The world’s news headlines have been horrifying: Vital equipment is in short supply, forcing doctors to make battlefield decisions about who lives and who dies; long lines of sick people wait in vain for a test or a hospital bed; empty businesses, stores, bars and restaurants are bringing local economies the world over to a grinding halt; and there has been a grim accounting of which countries are hardest hit by the COVID-19 pandemic, with the US surging ahead of China, home to the original outbreak.
In Europe, the pandemic has hit especially hard in Italy, which has been on national lockdown since March 9 in an attempt to slow the spread of the coronavirus.
As of yesterday, Italy had reported 115,242 confirmed cases of COVID-19. At least 13,915 Italians, mostly in the northern Lombardy region, had so far died of the coronavirus.
Milan, the regional capital, is more than a mainstay of Italy’s economy. The once bustling city is inextricably linked to the European project and is a crucial driver of the European economy as a whole.
Yet, as the death toll rises and the region sees transmission rates higher than anywhere else on the continent, the EU and its member states have been slow to step up in any meaningful way and show solidarity with their ailing neighbor.
Instead, EU member states have closed borders and turned inward. Italy’s plight was made worse by the border closures, which cut off much-needed supplies and medical equipment.
Governments have engaged in petty squabbles, appearing more concerned about their own economic advantage. Representatives of some northern
European countries have appeared to challenge Italy’s economic decisions, and seem to care more about knowing how Italy plans to pay back debts than they do about the death toll and economic downturn.
At a time when the continent, and indeed the entire world, is facing public health and economic crises of historic proportions, Europe is a house divided, in danger of possible territorial dissolution. If Brexit united the remaining 27 member states and removed the specter of exit from the European arena, the coronavirus has put it back on the agenda.
The EU has a responsibility to its member states and its people to use any and all financial instruments at its disposal, or to create new ones, to ensure that Italy and the eurozone can weather — and ultimately rebound from — the crisis.
This requires abandoning habitual reliance on an outdated governance model predicated on the absence of any common financial resources in a monetary union. If Italy fails, the price for the European economy — indeed, for the European project itself — would be much higher than the price of breaking one fiscal rule or another during a time of grave peril.
Before last week’s European Council virtual summit, a group of nine European countries, including southern countries such as Portugal and Slovenia, called for a Eurobond and the mutualization of common debt.

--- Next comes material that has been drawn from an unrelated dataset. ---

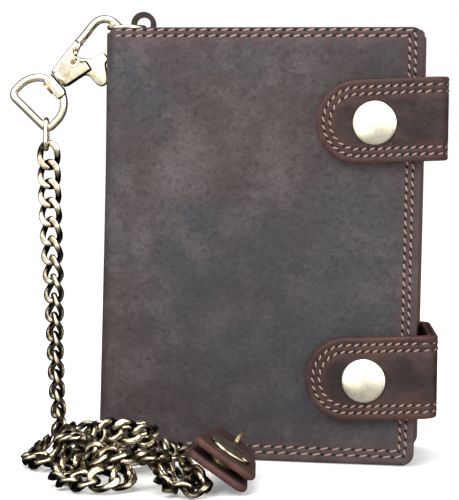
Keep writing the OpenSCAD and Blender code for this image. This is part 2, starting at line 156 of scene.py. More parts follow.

Europe’s financial institutions were tasked at the summit with making proposals that might possibly ease the pressure on individual heads of government — most of whom are preoccupied with domestic opposition.
At the same time, some of Italy’s most authoritarian and extreme political figures seized the moment to rally against the EU and put an Italian exit from the euro and the eurozone itself on the table.
With US President Donald Trump’s administration retreating from the post-war transatlantic alliance, the EU has been given the chance to make good on its expressed commitment to values, rights and multilateral cooperation, and assert itself as a global leader.
However, it has not risen to the challenge. While Europe’s future looks bleak, it is not too late for European institutions and governments to change course.
The EU cannot afford to lose Italy or to go through the pandemic without a meaningful response. All countries and economies in the eurozone would suffer as a result.
My father, George Soros, lived through some of the most heinous crimes of the past century, and emerged from that experience with a deep and abiding belief in the necessity of the European project. I am proud of his long record of using his philanthropic institutions to promote a better tomorrow for Europe and the world.
That is why it should be no surprise that the organization he founded, the Open Society Foundations, is stepping in to help Italy at this crucial moment by pledging 1 million euros (US$1.08 million) to the city of Milan to support the hard work of aiding its most vulnerable and rebuilding its economy, health and spirit in the months ahead.
To be sure, some EU countries — with some delays — have also sent medical supplies and many Italians have donated to the national effort to counter the crisis. Just days after getting the nod to begin EU membership talks, Albania displayed real European solidarity by dispatching a 30-strong contingent of doctors to northern Italy.
I hope that many others will follow that example and offer a helping hand to the areas hit hardest by COVID-19. Coming on the heels of a similar gift to the city of Budapest, such a helping hand is one of a series of interventions that the Open Society Foundations plan to launch in the coming days in response to the pandemic.
Alexander Soros is deputy chairman of the Open Society Foundations.